My wife hated the painful photos of the poor and homeless, but I responded to their pathos. The museum has recycled an old factory for New York/Hamburg Rubber, where damn near everything was made from hard rubber. Now they’ve limited themselves to making rubber combs. Strangely bizarre on their grounds was the great machine used to bore the fourth Elbe tunnel. It looked like a huge sculpture until you got close enough to read its story.

Heh, what about Art with a capital A. No problem, baby. At the Kunsthalle, there was a show on the Max Liebermann paintings about his garden on the Wannsee. At the Applied Art Museum a glorious celebration of the House of Wettin in Dresden in the year 1600. All the glamourous appurtenances of the Duke’s retinue.

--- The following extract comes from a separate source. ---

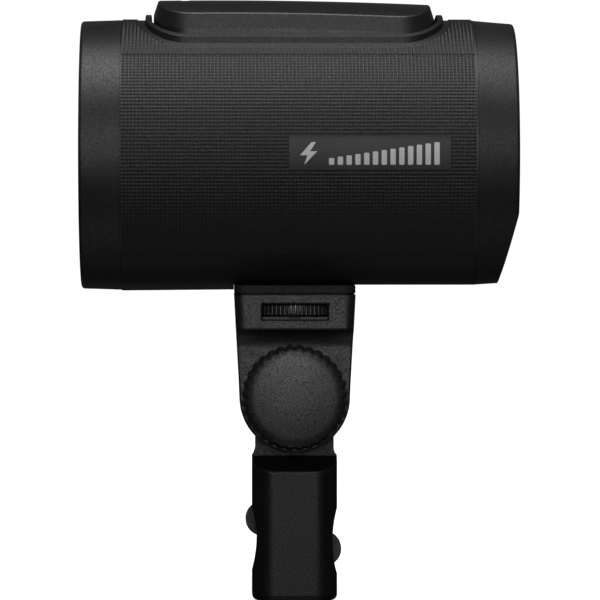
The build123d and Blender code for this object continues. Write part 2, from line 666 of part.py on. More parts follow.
def base_socket():
    """The waisted socket with sloping shoulders and the tongue above."""
    body = plan(-SOCKET_HALF_X, SOCKET_HALF_X, SOCKET_HALF_Y, 6.8, 0, NECK_Z)
    waist_z, waist_depth, waist_rise = 18.6, 1.5, 10.35
    waist_r = (waist_rise**2 + waist_depth**2) / (2 * waist_depth)
    for side in (-1, 1):
        x = side * (SOCKET_HALF_X + waist_r - waist_depth)
        body -= rod_y(-ROOM, ROOM, waist_r, x, waist_z)
        shoulder = end_outline(
            ROOM,
            (side * TONGUE_HALF_Y, NECK_Z + 1),
            (side * TONGUE_HALF_Y, NECK_Z),
            (side * SOCKET_HALF_Y, SHOULDER_Z),
            (side * (SOCKET_HALF_Y + 2), SHOULDER_Z - 1),
            (side * (SOCKET_HALF_Y + 2), NECK_Z + 1),
        )
        body -= shoulder
    body = fillet(body.edges().group_by(Axis.Z)[0], 1.9)
    fronts = [e for e in body.edges() if abs(e.center().Z - SHOULDER_Z) < 0.6 and abs(e.center().Y) > 12]
    body = fillet(fronts, 0.8)
    tongue = side_outline(
        TONGUE_HALF_Y,
        (-SOCKET_HALF_X, NECK_Z - 6),
        (-SOCKET_HALF_X, NECK_Z - 1.2),
        (-SOCKET_HALF_X + 0.35, NECK_Z),
        (-TONGUE_HALF_X, NECK_Z + 2),
        (-TONGUE_HALF_X, PIVOT_Z),
        (TONGUE_HALF_X, PIVOT_Z),
        (TONGUE_HALF_X, NECK_Z + 2),
        (SOCKET_HALF_X - 0.35, NECK_Z),
        (SOCKET_HALF_X, NECK_Z - 1.2),
        (SOCKET_HALF_X, NECK_Z - 6),
    )
    tongue += rod_y(-TONGUE_HALF_Y, TONGUE_HALF_Y, TONGUE_HALF_X, 0, PIVOT_Z)
    body = body + tongue - rod_y(-20, 20, 6, 0, PIVOT_Z)
    body -= rod_z(-1, SOCKET_DEPTH, SOCKET_R)
    return body - rod_y(0, 30, LOCK_R + RUNNING, 0, LOCK_Z)


def lock_screw():
    return rod_y(9.6, 23.5, LOCK_R, 0, LOCK_Z)


def pressure_pad():
    return rod_y(8.3, 9.6, LOCK_R - 0.1, 0, LOCK_Z)


def wing_knob():
    """A two-lobed wing on a round hub."""
    hub = rod_y(15.2, 24.6, 5.4, 0, LOCK_Z)
    wings = hub
    for side in (-1, 1):
        x, z = side * 9.9, LOCK_Z - side * 4.75
        arm = Pos(side * 5, 19.9, LOCK_Z - side * 2.4) * Rot(0, 25.6, 0) * Box(11, 5.2, 7)
        wings += rod_y(17.3, 22.5, 5.3, x, z) + arm
    wings = fillet(wings.faces().sort_by(Axis.Y)[-1].edges(), 0.6)
    return wings - rod_y(10, 23.6, LOCK_R + RUNNING, 0, LOCK_Z)


# ---- Files -------------------------------------------------------------------------------
NODES = {
    "front_ring": front_ring,
    "side_panel_left": lambda: side_panel(-1),
    "side_panel_right": lambda: side_panel(1),
    "top_cover": top_cover,
    "belly_shell": belly_shell,
    "tripod_insert": tripod_insert,
    "rear_ring": rear_ring,
    "front_glass": front_glass,
    "magnet_carrier": magnet_carrier,
    "accessory_magnets": accessory_magnets,
    "reflector": reflector,
    "flash_tube": flash_tube,
    "tube_holder": tube_holder,
    "modelling_light": modelling_light,
    "heat_sink": heat_sink,
    "chassis": chassis,
    "capacitors": capacitors,
    "main_board": main_board,
    "trigger_transformer": trigger_transformer,
    "control_board": control_board,
    "battery_connector": battery_connector,
    "bay_contacts": bay_contacts,
    "rear_panel": rear_panel,
    "display_window": display_window,
    "display_module": display_module,
    "dial": dial,
    "dial_button": dial_button,
    "power_button": lambda: panel_button(BUTTON_Y),
    "test_button": lambda: panel_button(-BUTTON_Y),
    "panel_screws": panel_screws,
    "port_flap": port_flap,
    "charge_port": charge_port,
    "battery_lid": battery_lid,
    "battery_case": battery_case,
    "battery_terminals": battery_terminals,
    "battery_cells": battery_cells,
    "battery_board": battery_board,
    "charge_lamps": charge_lamps,
    "battery_button": battery_button,
    "release_latch": release_latch,
    "mounting_pad": mounting_pad,
    "yoke": yoke,
    "yoke_nut": yoke_nut,
    "thumbwheel": thumbwheel,
    "mounting_screw": mounting_screw,
    "spring_washer": spring_washer,
    "tilt_knob": tilt_knob,
    "knob_cap": knob_cap,
    "tilt_bolt": tilt_bolt,
    "friction_washers": friction_washers,
    "pivot_bush": pivot_bush,
    "base_socket": base_socket,
    "lock_screw": lock_screw,
    "pressure_pad": pressure_pad,
    "wing_knob": wing_knob,
}

os.makedirs("parts", exist_ok=True)
for name, make in NODES.items():
    export_step(make(), f"parts/{name}.step")
    print(name)
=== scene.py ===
import json
from math import atan2, cos, hypot, pi, radians, sin, sqrt

import bmesh
import bpy
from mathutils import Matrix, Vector


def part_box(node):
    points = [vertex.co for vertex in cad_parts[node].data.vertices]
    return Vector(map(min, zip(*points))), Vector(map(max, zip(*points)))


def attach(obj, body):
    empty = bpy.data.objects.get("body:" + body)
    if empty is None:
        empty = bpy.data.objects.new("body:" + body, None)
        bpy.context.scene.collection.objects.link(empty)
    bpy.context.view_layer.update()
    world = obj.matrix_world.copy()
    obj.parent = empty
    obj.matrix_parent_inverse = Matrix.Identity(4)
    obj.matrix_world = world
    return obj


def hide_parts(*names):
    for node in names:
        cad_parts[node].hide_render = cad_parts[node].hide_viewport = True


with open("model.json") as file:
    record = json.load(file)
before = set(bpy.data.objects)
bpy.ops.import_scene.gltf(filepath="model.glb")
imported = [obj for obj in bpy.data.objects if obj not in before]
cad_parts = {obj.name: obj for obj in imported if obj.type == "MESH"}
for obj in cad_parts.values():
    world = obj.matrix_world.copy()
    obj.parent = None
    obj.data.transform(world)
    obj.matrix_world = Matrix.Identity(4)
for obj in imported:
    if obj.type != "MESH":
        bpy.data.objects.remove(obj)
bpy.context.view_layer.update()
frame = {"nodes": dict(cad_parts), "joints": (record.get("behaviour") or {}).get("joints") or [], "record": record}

# A compact battery monolight on a tilting stand adapter, in metres. The tube lies along X with
# its light-emitting end at -X, the tilt knob faces -Y, and the stand socket's mouth is at z = 0.

NODES = frame["nodes"]
JOINTS = {j["name"]: j for j in frame["joints"]}
MM = 0.001

# ---- Places taken from the frame ---------------------------------------------------------
PANEL_LOW, PANEL_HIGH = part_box("side_panel_left")
AXIS_Z = (PANEL_LOW.z + PANEL_HIGH.z) / 2  # height of the tube's axis
SKIN_R = -PANEL_LOW.y  # crest of the dimpled skin
SMOOTH_R = SKIN_R - 0.3 * MM  # label patch, top cover and belly
INNER_R = SKIN_R - 2.6 * MM
PIVOT = Vector(JOINTS["head_tilt"]["pos_m"])


# ---- Node helpers ------------------------------------------------------------------------
class Shader:
    """A node material, with short calls for the nodes that these finishes share."""

    def __init__(self, name):
        self.material = bpy.data.materials.new(name)
        self.material.use_nodes = True
        self.tree = self.material.node_tree
        self.bsdf = self.tree.nodes["Principled BSDF"]
        self.place = self.tree.nodes.new("ShaderNodeTexCoord").outputs["Object"]

    def node(self, kind, **inputs):
        made = self.tree.nodes.new(kind)
        for key, value in inputs.items():
            self.feed(made.inputs[key.replace("_", " ")], value)
        return made

    def feed(self, socket, value):
        if isinstance(value, bpy.types.NodeSocket):
            self.tree.links.new(value, socket)
        else:
            socket.default_value = value

    def set(self, socket, value):
        self.feed(self.bsdf.inputs[socket], value)

    def noise(self, size, detail=2.0, rough=0.5, stretch=None):
        """Noise whose grains are about this size, in metres."""
        place = self.place
        if stretch:
            mapping = self.node("ShaderNodeMapping", Vector=self.place)
            mapping.inputs["Scale"].default_value = stretch
            place = mapping.outputs["Vector"]
        made = self.node("ShaderNodeTexNoise", Vector=place, Scale=1 / size, Detail=detail, Roughness=rough)
        return made.outputs["Fac"]

    def ramp(self, value, low, high, out_low, out_high):
        made = self.node("ShaderNodeMapRange", Value=value)
        spans = (("From Min", low), ("From Max", high), ("To Min", out_low), ("To Max", out_high))
        for key, number in spans:
            made.inputs[key].default_value = number
        return made.outputs["Result"]

    def between(self, value, colour_a, colour_b):
        made = self.tree.nodes.new("ShaderNodeMix")
        made.data_type = "RGBA"
        self.feed(made.inputs["Factor"], value)
        made.inputs["A"].default_value = (*colour_a, 1)
        made.inputs["B"].default_value = (*colour_b, 1)
        return made.outputs["Result"]

    def maths(self, operation, a, b):
        made = self.tree.nodes.new("ShaderNodeMath")
        made.operation = operation
        self.feed(made.inputs[0], a)
        self.feed(made.inputs[1], b)
        return made.outputs["Value"]

    def bump(self, height, depth, strength=1.0, over=None):
        """Relief of a given depth in metres, laid over an earlier bump if one is given."""
        made = self.node("ShaderNodeBump", Height=height, Strength=strength, Distance=depth)
        if over is not None:
            self.feed(made.inputs["Normal"], over)
        return made.outputs["Normal"]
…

This museum is always an exhausting experience: you go to see the main show, and you’re eventually overwhelmed by subsidiary exhibits, especially this time by “Pictures that Lie”, a lively explorations of how the media are used to divert viewers from the truth. Don’t go to this museum at the end of a hard day. It will take every bit of your energy to survive the visit!

And then there was the Bucerius Forum kitty korner from City Hall. It was a first class exploration of how CLOUDS entered the vocabulary of Western painters especially during the Baroque period, and particularly in expressing the Christian phenomenon of an ascent into Heaven, but also examining the nineteenth century experiments of painters like Turner and Monet.

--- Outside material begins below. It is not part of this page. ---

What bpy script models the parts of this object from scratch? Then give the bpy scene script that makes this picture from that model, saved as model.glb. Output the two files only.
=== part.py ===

And finally, there was the Gourmet Fest next door, in front of City Hall. We chose Indian Cuisine for our splurge into uninhibited eating. For 9 Euros we got a mixed plate of all the hot stuff they were peddling. If you can curry favor with curry, it was heavenly.

Since we are regular DB hounds, we hold a Comfort Bahn card which entitles us to visit their Lounge whether we’re riding that day or not. So we used their facilities to relax in when the pressure of 24/7 Hamburg. Our final sortie was in the so-called Speicher district which had all the nineteenth century warehouses needed for global trade. They have been gentrified in a variety of ways, just as the nearby Deichtorhalle have been turned into art museums. We climbed exhaustedly onto our ICE back to Weimar, whipped but delirious with having survived so dynamic a city.